Shaker Village seems to have been among the first planned suburban communities in the country. And its very restrictions were what made it so attractive to so many affluent buyers. In the ’20s and ’30s, you weren’t permitted to buy or resell a house until you got permission from all the neighbors, plus that of the Van Sweringen Co. The latter had to approve the architect, the paint colors, even the realtors! 

There were 99-year deed restrictions that effectively kept out Jews, Catholics and blacks until after World War II. The Van Sweringens persuaded Cleveland’s University School to relocate in Shaker, and they were soon followed by Hathaway Brown and Laurel School. It was typical of Oris O. and Mantis J. Van Sweringen that after acquiring the whole Nickle Plate Railroad, almost as an afterthought, they set about buying 24 more railroads to the tune of 27,000 miles of trackage, and that led to being involved with more than 200 other companies including real estate, traction and coal interests that may have had some $4 billion dollars of assets, according to historian George Condon

Had success gone to the heads of the two shy, reclusive bachelors? 

Hardly! On June 28, 1930, Terminal Tower and the Union Terminal were to be dedicated with an immense party of prominent Clevelanders and guests from all over the country. After all, it was the greatest city center complex that had ever been built up to that point. (Rockefeller Center was several years away.) But O.P. and M.J. Van Sweringen weren’t there – they stayed home and listened to the celebration on the radio. 
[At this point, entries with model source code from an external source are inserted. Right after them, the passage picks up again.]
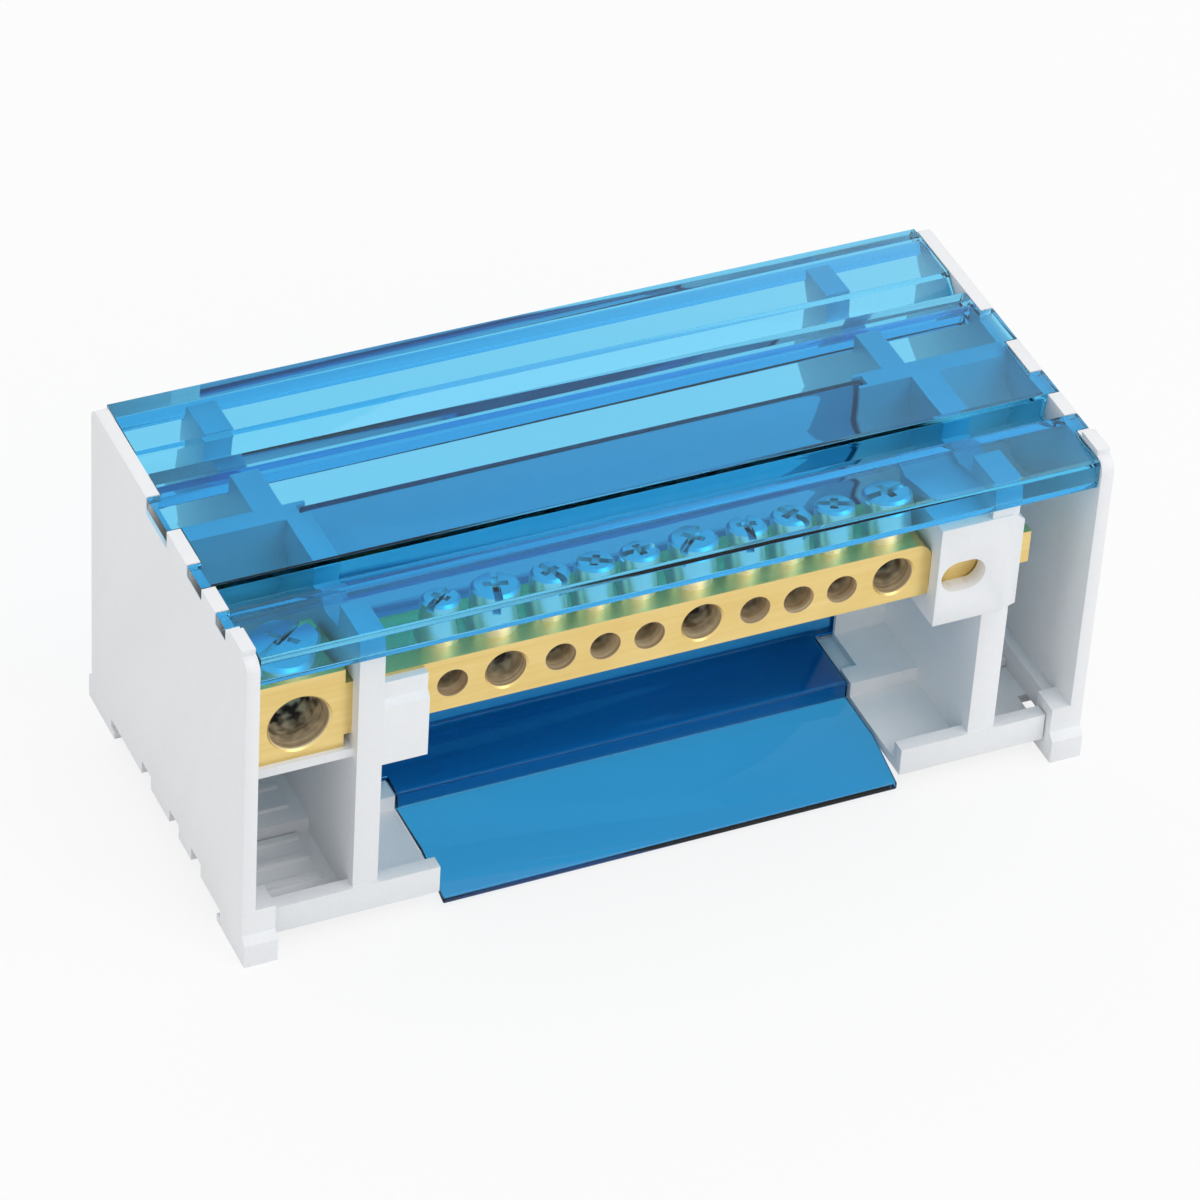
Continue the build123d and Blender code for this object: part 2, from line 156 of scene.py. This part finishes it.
# %% Nodes of a finish
class Finish:
    """The nodes of one material, or of the room."""

    def __init__(self, owner):
        self.owner = owner
        owner.use_nodes = True
        self.tree = owner.node_tree
        self.tree.nodes.clear()

    def feed(self, socket, value):
        if isinstance(value, Wire):
            self.tree.links.new(value.socket, socket)
        else:
            socket.default_value = value

    def node(self, kind, settings=None, sockets=None):
        new = self.tree.nodes.new("ShaderNode" + kind)
        for name, value in (settings or {}).items():
            setattr(new, name, value)
        for name, value in (sockets or {}).items():
            self.feed(new.inputs[name], value)
        return new

    def wire(self, node, name):
        return Wire(self, node.outputs[name])

    def place(self):
        """Object coordinates, in metres."""
        return self.wire(self.node("TexCoord"), "Object")

    def scaled_place(self, stretch):
        """Object coordinates with each axis multiplied by its own number."""
        sockets = {0: self.place(), 1: stretch}
        return self.wire(self.node("VectorMath", {"operation": "MULTIPLY"}, sockets), "Vector")

    def noise(self, scale, detail=2.0, stretch=(1.0, 1.0, 1.0)):
        """Noise with scale spots in a metre, drawn out along an axis by a small stretch."""
        sockets = {"Vector": self.scaled_place(stretch), "Scale": scale, "Detail": detail}
        return self.wire(self.node("TexNoise", {}, sockets), "Fac")

    def ramp(self, value, start, end):
        """0 up to start, 1 from end on, and even in between."""
        sockets = {"Value": value, "From Min": start, "From Max": end}
        return self.wire(self.node("MapRange", {}, sockets), "Result")

    def blend(self, factor, first, second):
        """Colour that goes from first to second as factor goes from 0 to 1."""
        mix = self.node("Mix", {"data_type": "RGBA"}, {0: factor, 6: first, 7: second})
        return Wire(self, mix.outputs[2])

    def bump(self, height, distance, strength):
        sockets = {"Height": height, "Distance": distance, "Strength": strength}
        return self.wire(self.node("Bump", {}, sockets), "Normal")

    def surface(self, sockets):
        """The Principled shader, joined to the material's output."""
        shader = self.node("BsdfPrincipled", {}, sockets)
        self.output = self.node("OutputMaterial", {}, {"Surface": self.wire(shader, "BSDF")})
        return shader

    def mixed(self, factor, first, second):
        """Two shaders mixed by a factor, in place of the one at the output."""
        sockets = {0: factor, 1: Wire(self, first.outputs[0]), 2: Wire(self, second.outputs[0])}
        mix = self.node("MixShader", {}, sockets)
        self.feed(self.output.inputs["Surface"], self.wire(mix, "Shader"))


def new_finish(name):
    return Finish(bpy.data.materials.new(name))


finishes = {}

# %% [markdown]
# The block stands in a bright even room. Clear plastic shows whatever is behind it, so
# the rays that look straight, mirror or come through the plastic all see the same full
# white, while the light that the room gives off is a little weaker.

# %% Room
ROOM_WHITE = (1.0, 1.0, 1.0, 1.0)
ROOM_LIGHT = 0.9

world = bpy.data.worlds.new("pale_room")
bpy.context.scene.world = world
room = Finish(world)
rays = room.node("LightPath")
looks = room.wire(rays, "Is Camera Ray") + room.wire(rays, "Is Transmission Ray")
looks = looks + room.wire(rays, "Is Glossy Ray")
background = room.node("Background", {}, {
    "Color": ROOM_WHITE,
    "Strength": ROOM_LIGHT + (1.0 - ROOM_LIGHT) * (looks > 0.5),
})
room.node("OutputWorld", {}, {"Surface": room.wire(background, "Background")})
print("room light", ROOM_LIGHT)

# %% [markdown]
# The floor mixes a plain white glow with a real pale surface. The glow makes it as white
# as the room, and the part that is real light keeps the block's soft shadow. Rays that
# come through the plastic see more of the real surface than the camera does.

# %% Floor
FLOOR_SIZE = 4.0
FLOOR_GREY = (0.86, 0.86, 0.86, 1.0)
FLOOR_ROUGHNESS = 0.9
FLOOR_SHADOW = 0.2
FLOOR_SHADOW_THROUGH = 0.3

floor_finish = new_finish("pale_floor")
rays = floor_finish.node("LightPath")
straight = floor_finish.wire(rays, "Is Camera Ray")
through = floor_finish.wire(rays, "Is Transmission Ray")
mirrored = floor_finish.wire(rays, "Is Glossy Ray") * (1.0 - through)
lit = floor_finish.surface({"Base Color": FLOOR_GREY, "Roughness": FLOOR_ROUGHNESS})
white = floor_finish.node("Emission", {}, {"Color": ROOM_WHITE, "Strength": 1.0})
glow = (1.0 - FLOOR_SHADOW) * (straight + mirrored) + (1.0 - FLOOR_SHADOW_THROUGH) * through
floor_finish.mixed(glow, lit, white)

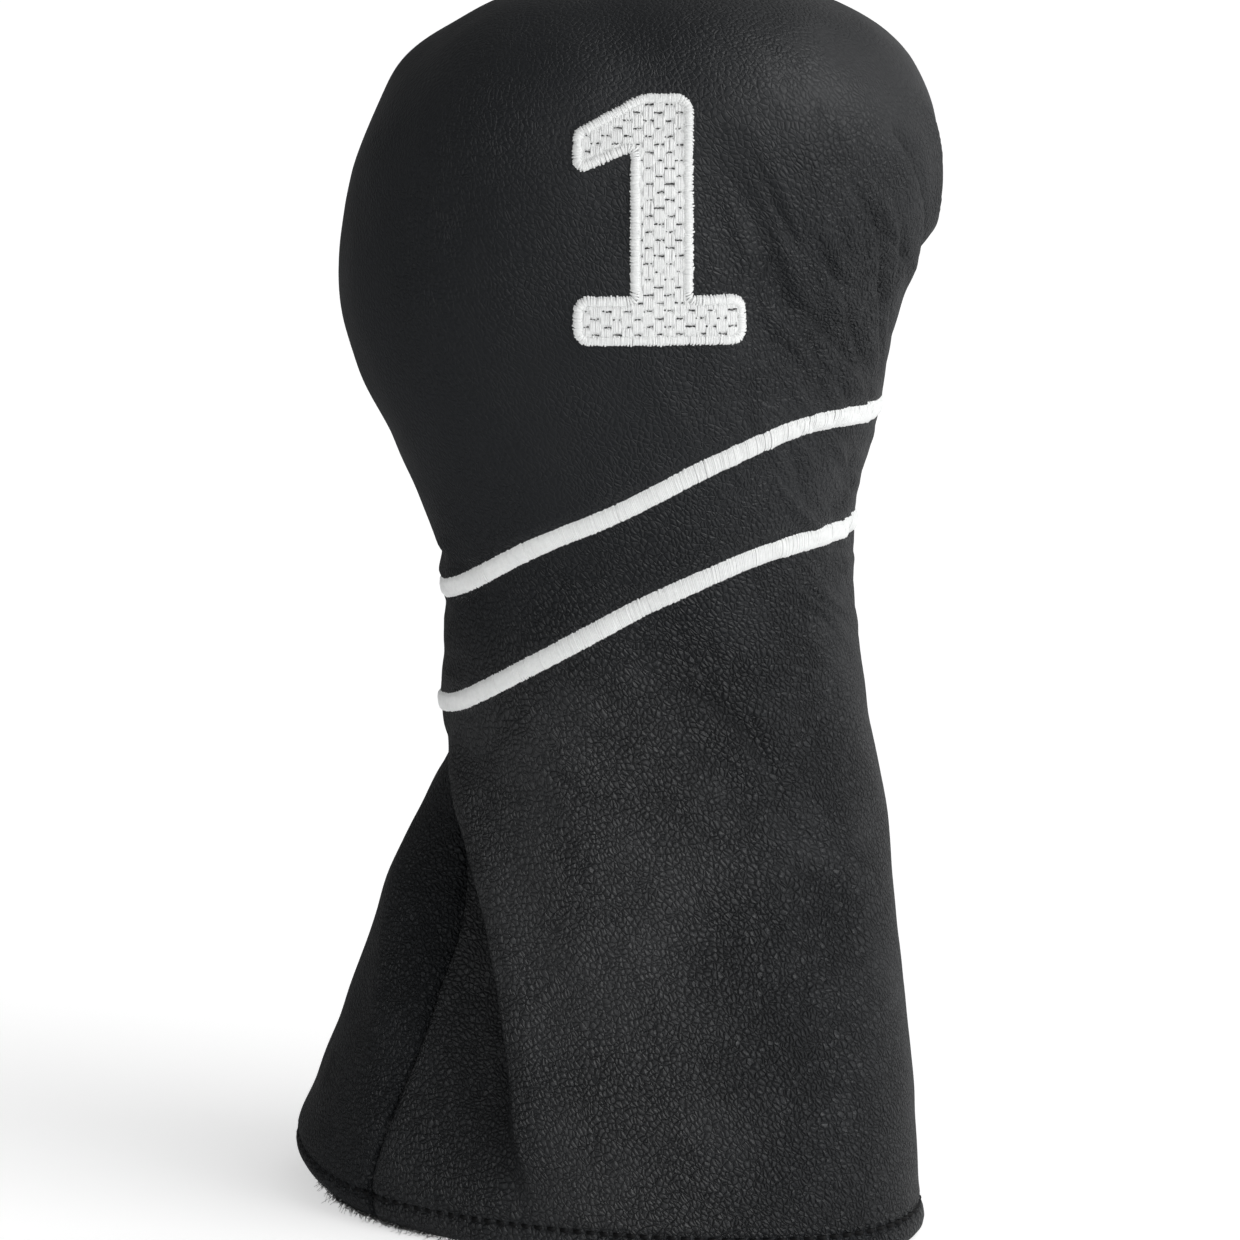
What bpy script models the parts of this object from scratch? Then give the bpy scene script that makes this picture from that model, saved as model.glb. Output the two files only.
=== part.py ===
"""A leather head cover for a golf driver: a sewn, padded, plush-lined sleeve with embroidery.

It stands on its hem, crown up. +X is to the right of the front panel, -Y is the front, +Z is up.
The origin is at the hem, under the middle of the cover. Dimensions are in millimetres, and the
meshes are made in metres.

One surface drives every piece. It is a stack of oval sections, with a pleat and gathers pressed
into it, and each layer lies at its own depth under that surface. A point of it is named by an
angle round the cover (0 is the right, 90 the back, 180 the left, 270 the front) and by a level,
which runs from 0 at the hem to TOP_LEVEL at the crown's apex.
"""

import math

import bmesh
import bpy
import numpy as np

MM = 0.001

# Section stack from the hem to the apex: height, left, right, front and back reach.
FORM = np.array(
    [
        (0, -79.5, 77, -56, 44),
        (10, -81, 77, -56, 44),
        (24, -78, 76.5, -55, 44),
        (42, -71.5, 75, -53, 43),
        (62, -63.5, 73, -50, 42),
        (82, -56, 71, -46, 40),
        (102, -47.5, 68, -42, 38),
        (117, -42, 66, -40, 36),
        (131, -42, 64, -39.5, 35),
        (148, -41.5, 62, -41, 35),
        (164, -42.5, 60.5, -44, 37),
        (180, -46.5, 61.5, -49, 41),
        (196, -53.5, 65.5, -54, 47),
        (213, -62, 69, -58, 53),
        (232, -66, 73, -61, 58),
        (252, -64.5, 80, -62, 61),
        (270, -60, 80.5, -60, 60),
        (285, -51, 75.5, -54, 54),
        (297, -37, 64, -43, 42),
        (305.5, -17, 44, -26, 24),
        (310, 12, 12, -1, -1),
    ],
    float,
)
TOP_LEVEL = len(FORM) - 1
SQUARENESS = 0.02  # half the share by which the sections' corners stand out of an ellipse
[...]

But not even the Van Sweringens could have foreseen the disaster that the Great Depression would create. Railroad revenues plunged, Shaker real estate was going for a song – if it went at all. And the Van Sweringens were into two local banks for a lot of loans, loans that were called and the collateral lost. Even a huge loan from the J.P. Morgan bank wasn’t enough to bail them out, and at the end of September 1935, at an auction of their assets, several entrepreneurs picked up some $3 billion of assets for a little over $3 million. 

The two local banks who had loaned the Van Sweringens all that money never re-opened their doors, and there are Clevelanders to this day who feel that their collapse, caused by the Van Sweringens’ defaulted loans, was such a devastating financial and psychological blow to this area that only now it has really begun to recover. 

From the Roaring ’20s to the Great Depression, the Van Sweringens led the rise and fall of a great city.